You are viewing a plain text version of this content. The canonical link for it is here.

Posted to user@nutch.apache.org by Paul Tomblin <pt...@xcski.com> on 2009/08/11 20:10:02 UTC

How do I get all the documents in the index without searching?

I want to iterate through all the documents that are in the crawl,
programattically.  The only code I can find does searches.  I don't
want to search for a term, I want everything.  Is there a way to do
this?

-- 
http://www.linkedin.com/in/paultomblin

Re: How do I get all the documents in the index without searching?

Posted by Alex McLintock <al...@gmail.com>.

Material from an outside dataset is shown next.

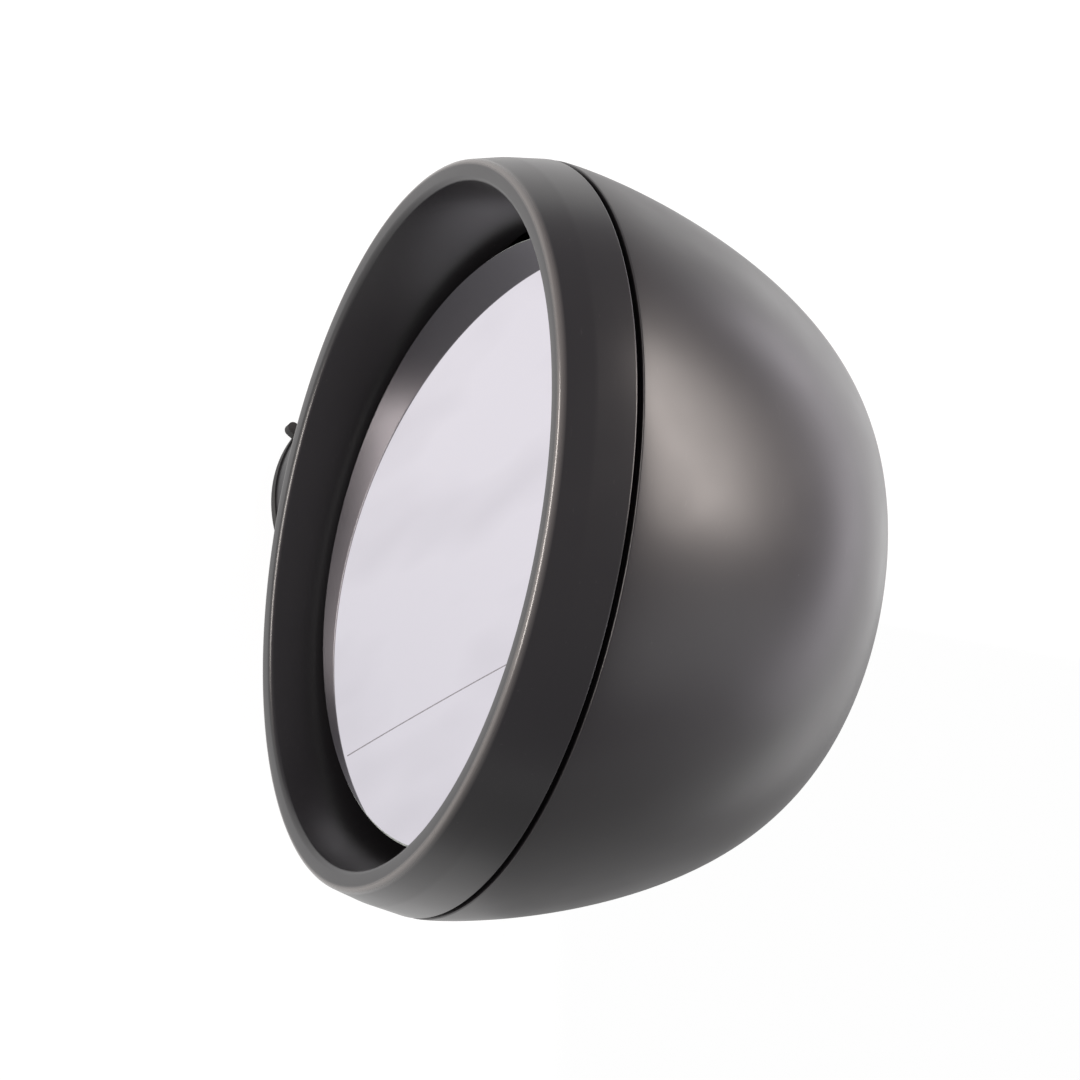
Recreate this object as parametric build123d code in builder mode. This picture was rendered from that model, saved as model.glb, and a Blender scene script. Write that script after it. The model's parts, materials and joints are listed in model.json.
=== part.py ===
from build123d import *
import os
from math import atan2, cos, degrees, pi, radians, sin, sqrt

# Round exterior door mirror, right-hand side, all sizes in millimetres.
# +X points outboard, +Y to the front of the vehicle, +Z up. The glass faces -Y.
# The origin is the centre of the foot's mounting face, on the fold axis.

# Where the head stands on its foot
head_offset = 47.7          # head axis, outboard of the fold axis
neck_length = 18.9          # neck between the foot and the dome, on the fold axis

# Housing shell: a dome a little blunter than a ball
dome_depth = 80.0
dome_start = 14.9           # depth of the shell's front edge behind the lip plane
dome_bluntness = 0.6        # exponents of the dome's curve
dome_rise = 1.45
shell_wall = 2.6
neck_wall = 2.9
neck_round = 4.0            # fillet where the neck meets the dome
shell_boss_radius = 4.0

# Bezel ring: outer skirt, rolled lip and a funnel down to the glass
seam_gap = 1.2
hollow_front = 3.0          # where the hollow behind the lip begins
lip_front = 2.4             # how far the lip stands in front of its plane
lip_width = 3.8
skirt_flare = 3.6           # seam's radius over the lip's
funnel_flare = 4.3          # lip's inner radius over the funnel's end
lip_outer_round = 2.4
lip_inner_round = 1.2
funnel_clearance = 2.3      # round the glass, for its tilt
funnel_depth = 20.5
bezel_wall = 1.8
lap_length = 7.8            # tongue of the bezel inside the shell's edge
lap_clearance = 0.3
snap_back = 2.5             # middle of the snaps in front of the tongue's end
snap_count = 6
snap_width = 9.0
snap_height = 1.4
snap_length = 1.8

# Mirror glass and what carries it
glass_radius = 66.0
glass_thickness = 2.0
glass_curvature = 1400.0
glass_depth = 16.0          # front of the glass on the head axis, behind the lip plane
glass_tilt = 9.4            # degrees, facing up
pad_inset = 4.0
pad_thickness = 0.6
carrier_inset = 1.5
carrier_thickness = 1.8
layer_gap = 0.02
tilt_lever = 9.0            # tilt centre behind the front of the glass
rib_count = 8
rib_width = 1.6
rib_height = 3.0
rib_end_radius = 58.0
rib_sink = 0.3              # how deep ribs, hub and cups start inside the carrier
hub_inner_radius = 12.0
hub_outer_radius = 15.5
hub_back = 3.2              # end of the hub behind the tilt centre

# Gimbal
post_radius = 5.0
gimbal_inner_radius = 7.5
gimbal_outer_radius = 10.5
gimbal_thickness = 4.0
gimbal_pin_radius = 1.6
running_clearance = 0.05
press_clearance = 0.02
pin_end_gap = 0.25          # ends of the pins below the surfaces round them

# Drives: two jackscrews, each with a nut wheel, a pinion and a motor
drive_radius = 27.0         # jackscrews from the tilt centre
rod_radius = 2.6
ball_radius = 3.2
cup_clearance = 1.0
cup_wall = 1.8
cup_back = 2.5
vertical_rod_back = 46.0    # rear ends of the jackscrews behind the lip plane
side_rod_back = 48.5
gear_module = 0.6
wheel_teeth = 32
pinion_teeth = 10
tooth_share = 0.4           # tooth thickness over pitch, under a half for backlash
tooth_root = 1.25           # depth of the root below the pitch circle, in modules
flank_slope = 0.36
gear_thickness = 3.8
gear_gap = 0.3              # from the wheels to the case, and from the motors to its cover
journal_radius = 5.0
motor_radius = 7.2
motor_length = 12.0
motor_boss_radius = 2.6
motor_boss_length = 0.9
shaft_radius = 0.9
shaft_depth = 4.0           # shaft inside its motor
sleeve_clearance = 0.1
sleeve_wall = 1.3
sleeve_web = 2.4            # web between a motor's sleeve and the case
terminal_hole_radius = 2.0

# Actuator case and the bracket behind it
post_front = 2.5            # end of the gimbal's post in front of the tilt centre
guide_radius = 3.8          # tubes of the cover that steady the jackscrews
guide_clearance = 0.2
case_front = 36.0
case_depth = 20.0
case_radius = 40.0
case_wall = 2.0
cover_thickness = 2.0
ear_radius = 5.0
ear_thickness = 3.5
ear_ring = 44.5             # radius of the actuator's screw circle
ear_angle = 20              # first of three
plate_overhang = 3.0        # plate past the case
plate_thickness = 5.0
plate_window = 20.0
shell_screw_ring = 49.0
shell_screw_angle = 80      # first of three
seat_gap = 0.05             # between faces that bear on each other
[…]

Try looking at how the indexers work. They *do* iterate through all
the documents in the crawl (or rather one segment at a time). However
they do it in a Hadoop way...



2009/8/11 Paul Tomblin <pt...@xcski.com>:
> I want to iterate through all the documents that are in the crawl,
> programattically.  The only code I can find does searches.  I don't
> want to search for a term, I want everything.  Is there a way to do
> this?

Re: How do I get all the documents in the index without searching?

Posted by Paul Tomblin <pt...@xcski.com>.

On Tue, Aug 11, 2009 at 2:10 PM, Paul Tomblin<pt...@xcski.com> wrote:
> I want to iterate through all the documents that are in the crawl,
> programattically.  The only code I can find does searches.  I don't
> want to search for a term, I want everything.  Is there a way to do
> this?

To answer my own question, what I ended up doing was
            IndexReader reader = IndexReader.open(indexDir.getAbsolutePath());
            for (int i = 0; i < reader.numDocs(); i++)
            {
                Document doc = reader.document(i);
            }

Now that I have the Document, I have to figure out how to process it
further to get the actual contents, but I assume that I need to go
back to the segment for that.



-- 
http://www.linkedin.com/in/paultomblin